Surnames Starting With (  Z )

Complete Revision of:

A Genealogical Dictionary of the First Settlers of New England
showing three generations of those who came before May 1692
on the basis of John Farmer`s Register

Volume 1 originally published Boston 1860-62

Second revision published by James Savage 1965
Baltimore Genealogical Publishing Company 1965
History of Congress Catalog Card no. 65-185451  

Edited for easier and friendly internet-search of names, by
Donald F. Day, Ottawa, ON, Canada
February 2014

 

Copyright © 2020 – Donald F. Day

  

To Search for Text on This Page Use

Ctrl -f on Windows

Cmd -f on Mac

PREFACE

John Farmer`s original continuous text has been found by many genealogists to be quite cumbersome, not easy to follow with his constant use of abbreviations, and in places almost impossible to interpret.  Over the past 18 months I have painstakingly sifted through Farmer`s condensed text, editing, rearranging, and reformating in the hopes of aiding researchers in their quest for family histories. 

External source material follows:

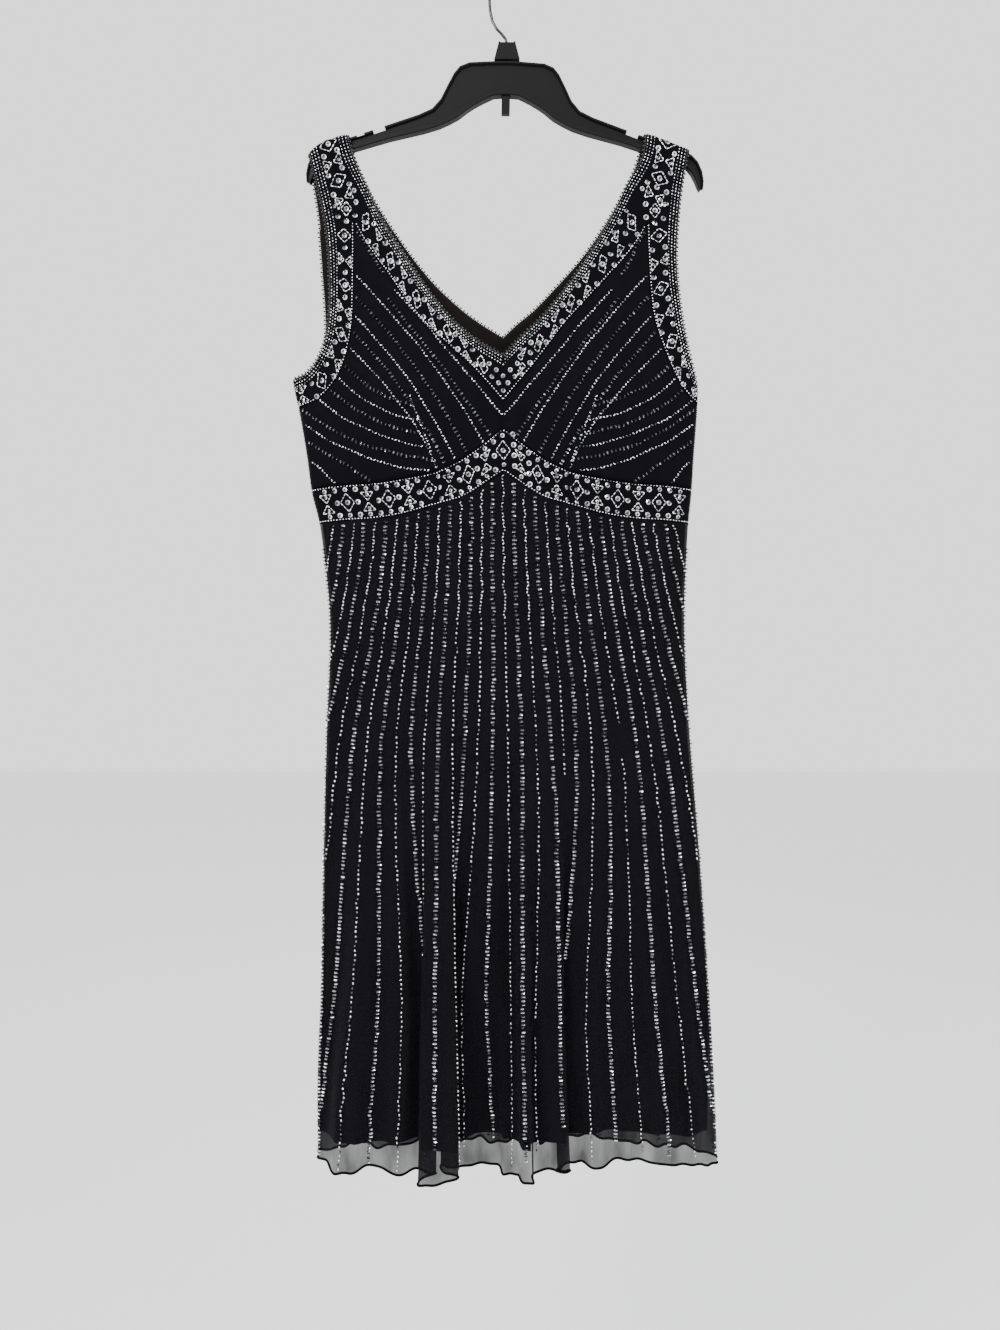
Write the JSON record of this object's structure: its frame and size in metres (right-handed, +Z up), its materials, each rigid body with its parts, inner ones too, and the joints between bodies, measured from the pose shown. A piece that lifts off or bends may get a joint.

I cannot guarantee that my interpretations are correct, so like any professional genealogist using resource materials, I would suggest that other sources be used in your search for exactness.

 Z

LEWIS ZECHARIAH, Ipswich 1675, is all that Mr. Felt can tell about this person, whose surname may have changed places with the baptism as Farmer found Merry Waters.  Yet I have no acquaintance with Zechariah Lewis, not even so much as with Lewis Zechariah.  The name of Daniel Zechary in Boston, turns up in 1706.

 

DAVID ZULLESH, a freeman of Massachusetts 18 May 1642, is the last name on the long list of that day's administration, as well as the latest in the labor of this dictionary, who closes with regret that no further report of him can be afford, nor can any conjecture be hazard, even for his residence.  It hardly seems like an English name, and father, mother, brother, sister, wife or children are unknown.  As approximate to so unusual a surname, I have seen nothing but Mr. Zellick, a merchant at New Haven, 1647, only as a transient visitor, if even he were not far remote, whose goods of £200 value were attached there by Mr. Pell, no doubt Thomas, one of the chief men there.  I suppose he was a Dutchman from Manhattan; and that his name was by Boston folks turned into Sellock.